La formule lapidaire de la Cour de cassation était de considérer que de tels manquements causaient nécessairement un préjudice au salarié.
Mais, la position de la chambre sociale n’était pas en phase avec celles des autres chambres qui donnent au pouvoir du juge du fond « d’apprécier souverainement le montant du préjudice en fonction de l’évaluation qu’ils en font ».
Autrement dit, les juges du fond font ce qu’ils veulent (dans la limite du préjudice symbolique), mais ils doivent tout de même évaluer un préjudice qu’il faut donc caractériser….

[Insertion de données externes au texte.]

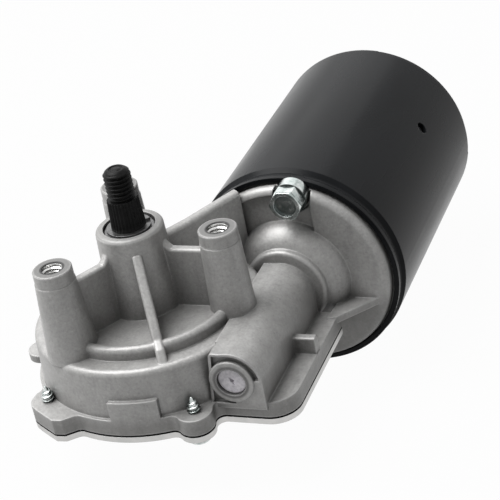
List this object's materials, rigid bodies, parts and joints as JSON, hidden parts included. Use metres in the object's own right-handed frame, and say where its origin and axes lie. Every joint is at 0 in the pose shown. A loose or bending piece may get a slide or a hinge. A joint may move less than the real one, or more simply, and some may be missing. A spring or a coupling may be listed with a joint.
{
  "type": "wiper motor",
  "caption": "Geared electric motor for a windscreen wiper: black steel drum motor bolted to a ribbed die-cast worm gearbox with threaded posts and an upright knurled, threaded output shaft.",
  "frame": {"origin": "on the output shaft's axis, in the plane of the tops of the three mounting posts", "axes": "+Z along the output shaft, out through its threaded end; +Y along the motor, from the gearbox to the drum's closed end; +X from the output shaft to the armature's side"},
  "size_m": [0.1081, 0.1644, 0.0858],
  "materials": {
    "cast_aluminium": "satin as-cast",
    "pressed_cover": "satin",
    "gasket": "matt",
    "zinc_plated_steel": "satin zinc plate",
    "dark_shaft_steel": "dark oxide",
    "acetal_white": "satin",
    "copper_brass": "satin",
    "bush_bronze": "matt sintered",
    "seal_rubber": "matt",
    "spring_steel": "satin",
    "black_drum": "satin black",
    "ferrite": "matt",
    "bright_steel": "ground",
    "core_iron": "matt",
    "enamelled_copper": "gloss enamel",
    "moulded_black": "matt",
    "phenolic_brown": "matt",
    "carbon": "matt",
    "plug_plastic": "satin",
    "tinned_brass": "satin"
  },
  "bodies": {
    "gearbox_and_drum": {"gear_housing": "cast_aluminium", "gear_cover": "pressed_cover", "cover_gasket": "gasket", "cover_screws": "zinc_plated_steel", "output_shaft_bushes": "bush_bronze", "shaft_seal_ring": "seal_rubber", "shaft_washer": "spring_steel", "wheel_thrust_washer": "spring_steel", "motor_can": "black_drum", "magnets": "ferrite", "brush_plate": "phenolic_brown", "brush_boxes": "tinned_brass", "carbon_brushes": "carbon", "brush_springs": "spring_steel", "suppression_chokes": "enamelled_copper", "hub_bush": "bush_bronze", "nose_bush": "bush_bronze", "rear_bush": "bush_bronze", "rear_bush_retainer": "spring_steel", "thrust_plug": "plug_plastic", "thrust_ball": "bright_steel", "tie_bolts": "zinc_plated_steel", "switch_plate": "moulded_black", "contact_fingers": "copper_brass", "terminal_socket": "moulded_black", "terminal_blades": "tinned_brass"},
    "armature": {"armature_shaft": "bright_steel", "lamination_core": "core_iron", "armature_winding": "enamelled_copper", "commutator_hub": "phenolic_brown", "commutator_bars": "copper_brass"},
    "output": {"output_shaft": "dark_shaft_steel", "worm_wheel": "acetal_white", "contact_ring": "copper_brass", "shaft_circlip": "spring_steel"}
  },
  "joints": [
    {"name": "armature_spin", "type": "hinge", "parent": "gearbox_and_drum", "child": "armature", "pos_m": [0.0334, 0, -0.0347], "axis": [0, 1, 0], "continuous": true},
    {"name": "output_turn", "type": "hinge", "parent": "gearbox_and_drum", "child": "output", "pos_m": [0, 0, 0], "axis": [0, 0, 1], "continuous": true}
  ],
  "couplings": [
    {"joint": "output_turn", "follows": "armature_spin", "ratio": -0.017857}
  ]
}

Une décision rendue le 13 avril 2016 destinée à être publiée au rapport de la Cour de cassation, marque un durcissement de la chambre sociale.
L’histoire est la suivante, un salarié demande des dommages et intérêts car il aurait reçu tardivement plusieurs documents : certificat de travail, bulletin de paye.
Plus précisément, ces documents ont été remis par l’employeur devant le bureau de conciliation et d’orientation.
Le Conseil de Prud’hommes a rejeté la demande du salarié, estimant qu’il s’agissait de documents quérables (le salarié devait se déplacer à l’entreprise pour les réclamer) et que le salarié ne rapportait aucunement la preuve d’un préjudice.
Pourvoi en cassation (la décision n’était pas susceptible d’appel) du salarié.
Contre toute attente, le pourvoi est rejeté.
La cour de cassation juge que l’existence d’un préjudice et l’évaluation de celui-ci relèvent du pouvoir souverain d’appréciation des juges du fond ; que le conseil de prud’hommes, qui a constaté que le salarié n’apportait aucun élément pour justifier le préjudice allégué, a, par ces seuls motifs, légalement justifié sa décision ;
Elle calque ainsi sa jurisprudence sur celles des autres chambres de la Cour de cassation et signe un retour à une plus grande orthodoxie juridique.